Problem details: Lift out each line of the data that holds "Break".

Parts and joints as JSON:
____________________

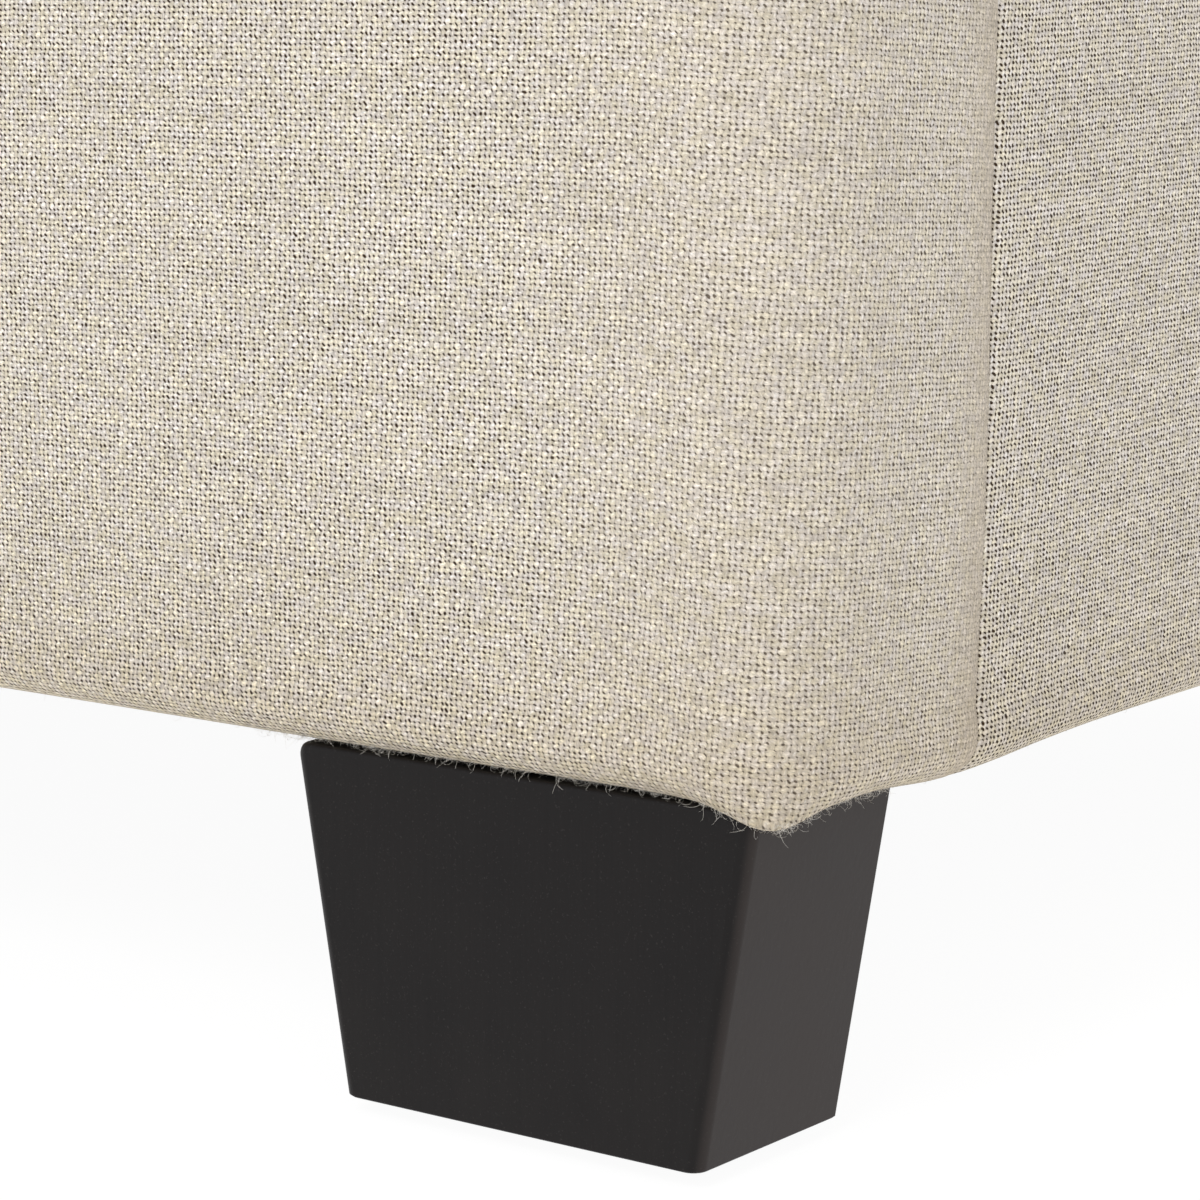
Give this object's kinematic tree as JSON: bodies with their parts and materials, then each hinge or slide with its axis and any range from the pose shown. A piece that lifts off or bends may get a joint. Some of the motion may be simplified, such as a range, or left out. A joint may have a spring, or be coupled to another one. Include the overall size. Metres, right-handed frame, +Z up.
{
  "type": "storage ottoman",
  "caption": "Fabric-upholstered rectangular storage ottoman bench with a padded rear-hinged lid on gas struts and black tapered block feet.",
  "frame": {"origin": "on the floor under the middle of the ottoman's bounding box", "axes": "+X to the right along the front, -Y out of the front, +Z up"},
  "size_m": [1.07, 0.46, 0.455],
  "materials": {
    "upholstery": "matte",
    "plywood": "satin",
    "foam": "matte",
    "lining": "matte",
    "dust_cloth": "matte",
    "black_wood": "satin",
    "steel": "satin",
    "black_steel": "satin",
    "black_plastic": "matte",
    "bumper_rubber": "matte"
  },
  "bodies": {
    "box": {"bottom_panel": "plywood", "front_panel": "plywood", "rear_panel": "plywood", "left_panel": "plywood", "right_panel": "plywood", "corner_screws": "steel", "bottom_screws": "steel", "front_foam": "foam", "rear_foam": "foam", "left_foam": "foam", "right_foam": "foam", "front_cover": "upholstery", "rear_cover": "upholstery", "left_cover": "upholstery", "right_cover": "upholstery", "wall_lining": "lining", "floor_lining": "lining", "dust_cover": "dust_cloth", "front_left_foot": "black_wood", "front_right_foot": "black_wood", "rear_left_foot": "black_wood", "rear_right_foot": "black_wood", "foot_bolts": "steel", "t_nuts": "steel", "glides": "black_plastic", "bumpers": "bumper_rubber", "left_hinge_base_leaf": "steel", "right_hinge_base_leaf": "steel", "left_hinge_pin": "steel", "right_hinge_pin": "steel", "base_hinge_screws": "steel", "left_base_bracket": "black_steel", "right_base_bracket": "black_steel", "base_bracket_screws": "steel"},
    "lid": {"lid_board": "plywood", "lid_foam": "foam", "lid_top_cover": "upholstery", "lid_border_cover": "upholstery", "lid_lining": "lining", "left_hinge_lid_leaf": "steel", "right_hinge_lid_leaf": "steel", "lid_hinge_screws": "steel", "left_lid_bracket": "black_steel", "right_lid_bracket": "black_steel", "lid_bracket_screws": "steel"},
    "left_tube": {"left_strut_tube": "black_steel", "left_strut_guide": "black_plastic", "left_tube_socket": "black_plastic"},
    "left_rod": {"left_strut_rod": "steel", "left_strut_piston": "black_plastic", "left_rod_socket": "black_plastic"},
    "right_tube": {"right_strut_tube": "black_steel", "right_strut_guide": "black_plastic", "right_tube_socket": "black_plastic"},
    "right_rod": {"right_strut_rod": "steel", "right_strut_piston": "black_plastic", "right_rod_socket": "black_plastic"}
  },
  "joints": [
    {"name": "lid_hinge", "type": "hinge", "parent": "box", "child": "lid", "pos_m": [0, 0.2264, 0.377], "axis": [-1, 0, 0], "range_deg": [0, 80]},
    {"name": "left_tube_pivot", "type": "hinge", "parent": "box", "child": "left_tube", "pos_m": [-0.492, 0.1694, 0.1853], "axis": [-1, 0, 0], "range_deg": [0, 40]},
    {"name": "left_rod_pivot", "type": "hinge", "parent": "lid", "child": "left_rod", "pos_m": [-0.492, 0.02676, 0.365], "axis": [-1, 0, 0], "range_deg": [-40, 0]},
    {"name": "right_tube_pivot", "type": "hinge", "parent": "box", "child": "right_tube", "pos_m": [0.492, 0.1694, 0.1853], "axis": [-1, 0, 0], "range_deg": [0, 40]},
    {"name": "right_rod_pivot", "type": "hinge", "parent": "lid", "child": "right_rod", "pos_m": [0.492, 0.02676, 0.365], "axis": [-1, 0, 0], "range_deg": [-40, 0]}
  ],
  "couplings": [
    {"joint": "left_tube_pivot", "follows": "lid_hinge", "ratio": 0.5},
    {"joint": "left_rod_pivot", "follows": "lid_hinge", "ratio": -0.5},
    {"joint": "right_tube_pivot", "follows": "lid_hinge", "ratio": 0.5},
    {"joint": "right_rod_pivot", "follows": "lid_hinge", "ratio": -0.5}
  ]
}
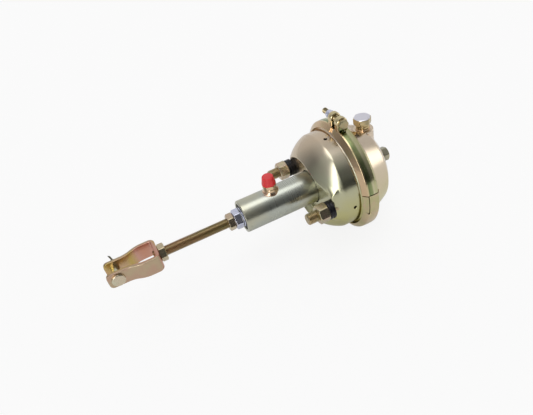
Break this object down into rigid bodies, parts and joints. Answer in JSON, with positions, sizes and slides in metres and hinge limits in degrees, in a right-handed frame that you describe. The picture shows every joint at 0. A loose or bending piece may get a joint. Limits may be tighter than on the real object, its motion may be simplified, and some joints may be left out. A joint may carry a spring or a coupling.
{
  "type": "brake actuator",
  "caption": "Air chamber with a hydraulic barrel, push rod and fork clevis that pushes a brake lever by air or by oil.",
  "frame": {"origin": "midway between the two mounting studs, in the plane of the mounting face", "axes": "+X along the actuator's axis towards the air chamber, so the clevis points to -X; Y along the line of the two studs; +Z towards the ports"},
  "size_m": [0.4314, 0.1662, 0.1817],
  "materials": {
    "yellow_zinc_housing": "yellow chromated zinc on pressed steel, satin",
    "green_zinc_band": "greenish chromated zinc strip, glossy",
    "yellow_zinc_hardware": "yellow chromated zinc fastener",
    "olive_zinc_thread": "olive chromated zinc thread",
    "white_zinc": "bright bluish zinc",
    "bright_zinc_plug": "bright zinc plug",
    "black_steel": "black oxide spring steel",
    "satin_barrel_steel": "turned steel tube with pale chromate",
    "copper_braze": "copper coloured brazing metal",
    "black_rubber": "black rubber",
    "bronze": "sintered bronze",
    "red_plastic": "red glossy plastic"
  },
  "bodies": {
    "housing": {"front_housing": "yellow_zinc_housing", "pressure_housing": "yellow_zinc_housing", "clamp_segment_near": "green_zinc_band", "clamp_segment_far": "green_zinc_band", "clamp_segment_lower": "yellow_zinc_housing", "clamp_bolt": "yellow_zinc_hardware", "clamp_nut": "white_zinc", "mounting_stud_near": "olive_zinc_thread", "mounting_stud_far": "olive_zinc_thread", "stud_nut_near": "yellow_zinc_hardware", "stud_nut_far": "yellow_zinc_hardware", "spring_washers_near": "black_steel", "spring_washers_far": "black_steel", "hydraulic_barrel": "satin_barrel_steel", "port_boss": "yellow_zinc_hardware", "port_braze": "copper_braze", "wiper_ring": "black_rubber", "guide_bush": "bronze", "rod_seal": "black_rubber", "gland_seal": "black_rubber", "gland_bush": "bronze", "gland_circlip": "black_steel", "top_port_plug": "bright_zinc_plug", "top_plug_washer": "copper_braze", "rear_port_boss": "yellow_zinc_housing", "rear_port_plug": "bright_zinc_plug", "rear_plug_washer": "copper_braze", "diaphragm": "black_rubber", "return_spring": "black_steel"},
    "push_plate": {"push_plate": "yellow_zinc_hardware"},
    "rod": {"plunger": "white_zinc", "threaded_rod": "olive_zinc_thread", "plunger_lock_nut": "yellow_zinc_hardware", "clevis_lock_nut": "yellow_zinc_hardware", "clevis": "yellow_zinc_housing"},
    "clevis_pin": {"clevis_pin": "yellow_zinc_hardware", "pin_washer": "yellow_zinc_hardware", "cotter_pin": "white_zinc"},
    "port_cap": {"port_cap": "red_plastic"}
  },
  "joints": [
    {"name": "rod_stroke", "type": "slide", "parent": "housing", "child": "rod", "axis": [-1, 0, 0], "range_m": [0, 0.05]},
    {"name": "plate_stroke", "type": "slide", "parent": "housing", "child": "push_plate", "axis": [-1, 0, 0], "range_m": [0, 0.05], "deforming": ["return_spring", "diaphragm"]},
    {"name": "clevis_pin_turn", "type": "hinge", "parent": "rod", "child": "clevis_pin", "pos_m": [-0.2895, 0, 0], "axis": [0, 1, 0], "continuous": true},
    {"name": "cap_pull", "type": "slide", "parent": "housing", "child": "port_cap", "axis": [0, 0, 1], "range_m": [0, 0.02]}
  ],
  "couplings": [
    {"joint": "plate_stroke", "follows": "rod_stroke", "ratio": 1}
  ]
}
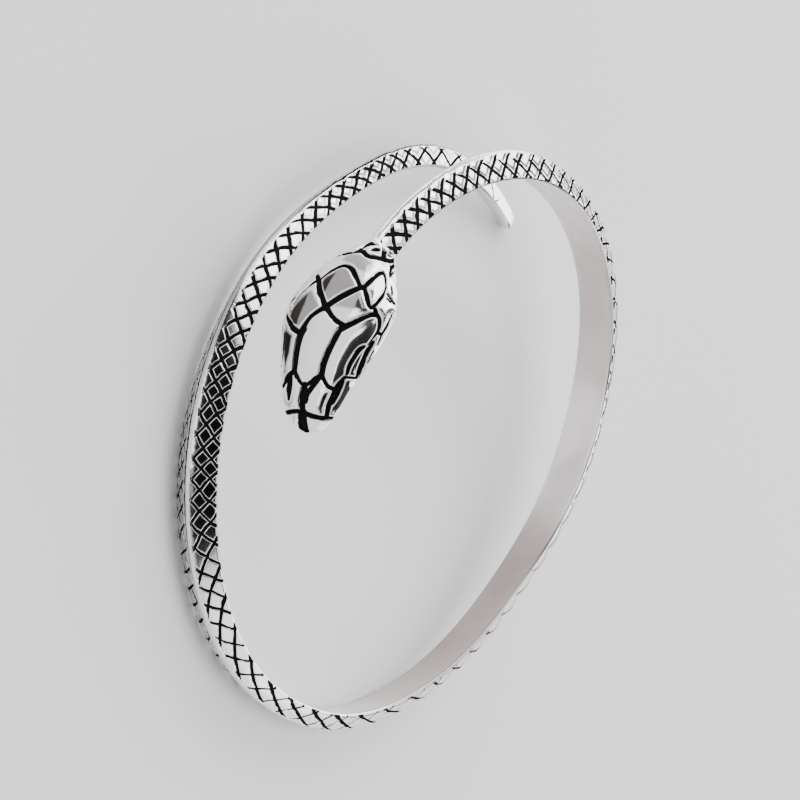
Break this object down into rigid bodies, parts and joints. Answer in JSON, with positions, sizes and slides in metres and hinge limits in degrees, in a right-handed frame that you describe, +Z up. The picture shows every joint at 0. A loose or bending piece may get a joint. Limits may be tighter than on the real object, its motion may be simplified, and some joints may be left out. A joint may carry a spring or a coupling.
{
  "type": "snake bracelet",
  "caption": "Open snake bangle that winds once and a quarter round the wrist, with a scaled band, plain tail and plated head.",
  "frame": {"origin": "on the surface that the bracelet lies on, below the middle of its box", "axes": "+Z up, out of the wrist opening; +Y along the long way of the oval opening; the overlap of head and tail is on the -X side"},
  "size_m": [0.0582, 0.0668, 0.0191],
  "materials": {
    "silver": "polished silver with blackened grooves"
  },
  "bodies": {
    "root": {"snake_bangle": "silver"}
  },
  "joints": []
}
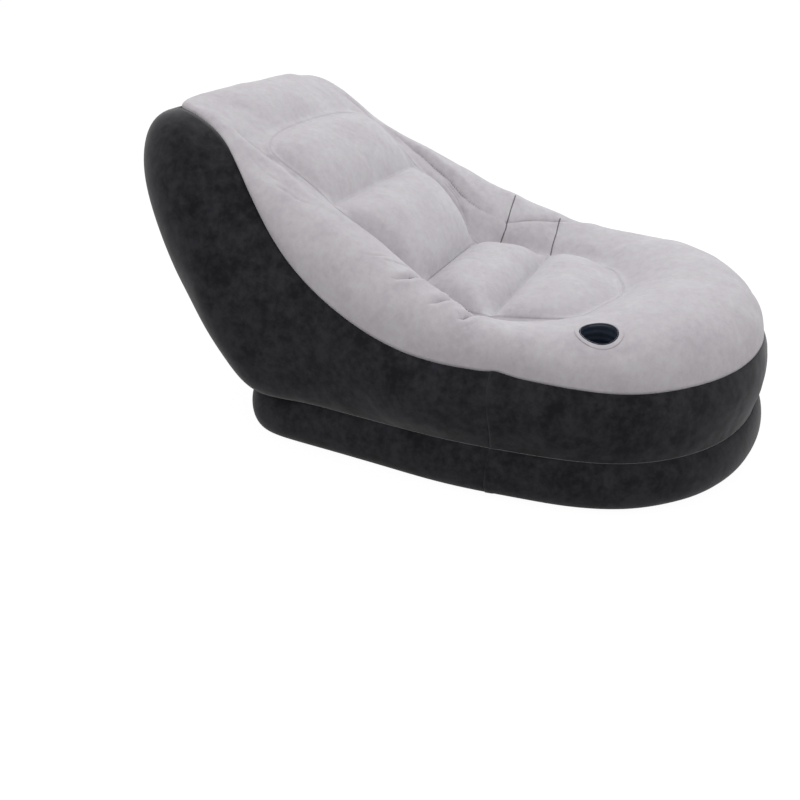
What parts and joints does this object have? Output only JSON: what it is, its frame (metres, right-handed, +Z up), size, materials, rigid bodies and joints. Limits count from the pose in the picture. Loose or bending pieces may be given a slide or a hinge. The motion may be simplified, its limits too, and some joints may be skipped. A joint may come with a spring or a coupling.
{
  "type": "inflatable lounge chair",
  "caption": "Flocked inflatable lounge chair: quilted seat and back, rolled arms, a cup well in one arm, a base ring and a screw-plug air valve.",
  "frame": {"origin": "the middle of the chair's plan, on the floor that it stands on", "axes": "+Z up; the chair faces -Y, so the head of the back is at +Y; +X is the sitter's left, and the cup well is in the arm at -X"},
  "size_m": [1.0098, 1.43, 0.768],
  "materials": {
    "pale_flock": "velvety flocked vinyl, warm light grey with soft mottling",
    "dark_flock": "velvety flocked vinyl, charcoal with a cloudy nap",
    "bottom_vinyl": "plain matt vinyl sheet with a fine leather grain",
    "inner_vinyl": "plain unflocked vinyl sheet",
    "cup_vinyl": "glossy dark slate vinyl",
    "valve_plastic": "satin moulded plastic",
    "seal_rubber": "soft black rubber"
  },
  "bodies": {
    "root": {"top_surround": "pale_flock", "seat_panel": "pale_flock", "back_panel": "pale_flock", "front_side_band": "dark_flock", "rear_side_band": "dark_flock", "front_base_band": "dark_flock", "rear_base_band": "dark_flock", "bottom_sheet": "bottom_vinyl", "waist_sheet": "inner_vinyl", "seat_border_web": "inner_vinyl", "seat_middle_web": "inner_vinyl", "seat_crease_web": "inner_vinyl", "lumbar_web": "inner_vinyl", "head_web": "inner_vinyl", "arm_tie_front_left": "inner_vinyl", "arm_tie_front_right": "inner_vinyl", "arm_tie_rear_left": "inner_vinyl", "arm_tie_rear_right": "inner_vinyl", "cup_rim": "pale_flock", "cup_well": "cup_vinyl", "valve_body": "valve_plastic"},
    "seal": {"valve_seal": "seal_rubber"},
    "plug": {"valve_plug": "valve_plastic"},
    "cap": {"valve_cap": "valve_plastic"},
    "flap": {"valve_flap": "seal_rubber"}
  },
  "joints": [
    {"name": "plug_lift", "type": "slide", "parent": "root", "child": "seal", "axis": [0, 0.905, -0.4254], "range_m": [0, 0.0041]},
    {"name": "plug_turn", "type": "hinge", "parent": "seal", "child": "plug", "pos_m": [0, 0.56461, 0.25773], "axis": [0, 0.905, -0.4254], "range_deg": [0, 360]},
    {"name": "cap_open", "type": "hinge", "parent": "plug", "child": "cap", "pos_m": [0, 0.5832, 0.2712], "axis": [1, 0, 0], "range_deg": [0, 150]},
    {"name": "flap_open", "type": "hinge", "parent": "plug", "child": "flap", "pos_m": [0, 0.56213, 0.27338], "axis": [-1, 0, 0], "range_deg": [0, 60], "stiffness_Nm_per_rad": 0.0005}
  ],
  "couplings": [
    {"joint": "plug_lift", "follows": "plug_turn", "m_per_rad": 0.000637}
  ]
}
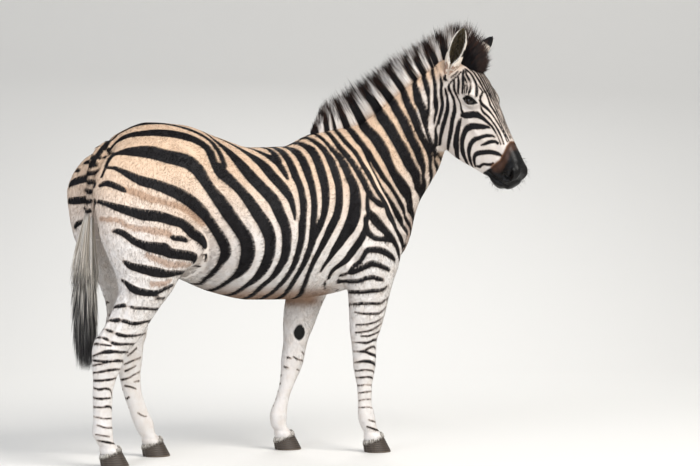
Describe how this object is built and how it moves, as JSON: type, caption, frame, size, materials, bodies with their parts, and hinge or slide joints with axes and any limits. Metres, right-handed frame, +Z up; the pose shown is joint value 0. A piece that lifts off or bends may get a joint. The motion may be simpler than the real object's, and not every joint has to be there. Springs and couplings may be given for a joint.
{
  "type": "zebra",
  "caption": "Life-size plains zebra as a still museum model, standing on four hooves with its head turned to its right.",
  "frame": {"origin": "middle of the model's box at floor level, between the four hooves", "axes": "+X from tail to chest, +Y to the animal's left, +Z up"},
  "size_m": [1.7663, 0.703, 1.7041],
  "materials": {
    "coat": "short flat hair, striped black on white and tan",
    "ear_fur": "short soft hair",
    "hair": "coarse upright and hanging hair",
    "eye": "wet and glossy",
    "hoof": "dull worn horn"
  },
  "bodies": {
    "root": {"trunk": "coat", "neck": "coat", "head": "coat", "ear_left": "ear_fur", "ear_right": "ear_fur", "eye_left": "eye", "eye_right": "eye", "mane": "hair", "forelock": "hair", "tail_dock": "coat", "tail_switch": "hair", "left_fore_upper_leg": "coat", "left_fore_lower_leg": "coat", "left_fore_hoof": "hoof", "right_fore_upper_leg": "coat", "right_fore_lower_leg": "coat", "right_fore_hoof": "hoof", "left_hind_upper_leg": "coat", "left_hind_lower_leg": "coat", "left_hind_hoof": "hoof", "right_hind_upper_leg": "coat", "right_hind_lower_leg": "coat", "right_hind_hoof": "hoof"}
  },
  "joints": []
}
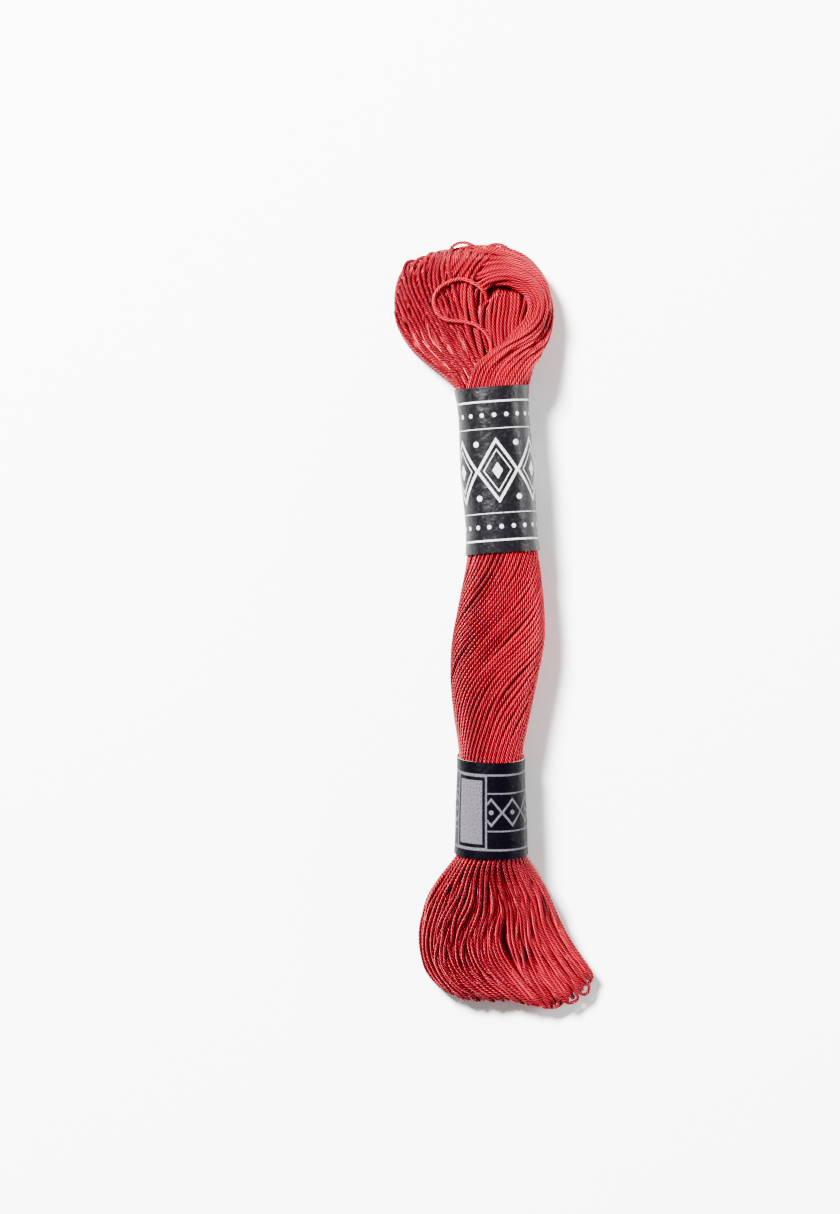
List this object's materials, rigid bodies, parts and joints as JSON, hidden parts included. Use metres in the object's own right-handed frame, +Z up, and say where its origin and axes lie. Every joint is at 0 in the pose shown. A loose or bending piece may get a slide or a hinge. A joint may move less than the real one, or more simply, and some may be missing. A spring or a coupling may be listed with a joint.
{
  "type": "skein of embroidery floss",
  "caption": "Twisted skein of plied cotton thread lying flat, with a round head, a fanned foot, a slack loop of thread and paper bands round its neck.",
  "frame": {"origin": "on the flat underside of the skein, on the table plane, below the middle of its length and width", "axes": "+Z up from the table, +Y along the skein from the fanned foot to the round head, +X to the right when it is seen from above with the head up"},
  "size_m": [0.0408, 0.1585, 0.0154],
  "materials": {
    "thread": "mercerised plied cotton in coral red, with a soft silky sheen along each strand",
    "upper_paper": "near-black coated paper with thin white ruled lines and a plain printed ornament",
    "lower_paper": "near-black coated paper with silver ruled lines, a bare silver panel and a plain ornament"
  },
  "bodies": {
    "root": {"hank": "thread", "slack_loop": "thread", "band_upper": "upper_paper", "band_lower": "lower_paper"}
  },
  "joints": []
}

____________________

Response for this exercise:
Break this object down into rigid bodies, parts and joints. Answer in JSON, with positions, sizes and slides in metres and hinge limits in degrees, in a right-handed frame that you describe. The picture shows every joint at 0. A loose or bending piece may get a joint. Limits may be tighter than on the real object, its motion may be simplified, and some joints may be left out. A joint may carry a spring or a coupling.
Break this object down into rigid bodies, parts and joints. Answer in JSON, with positions, sizes and slides in metres and hinge limits in degrees, in a right-handed frame that you describe, +Z up. The picture shows every joint at 0. A loose or bending piece may get a joint. Limits may be tighter than on the real object, its motion may be simplified, and some joints may be left out. A joint may carry a spring or a coupling.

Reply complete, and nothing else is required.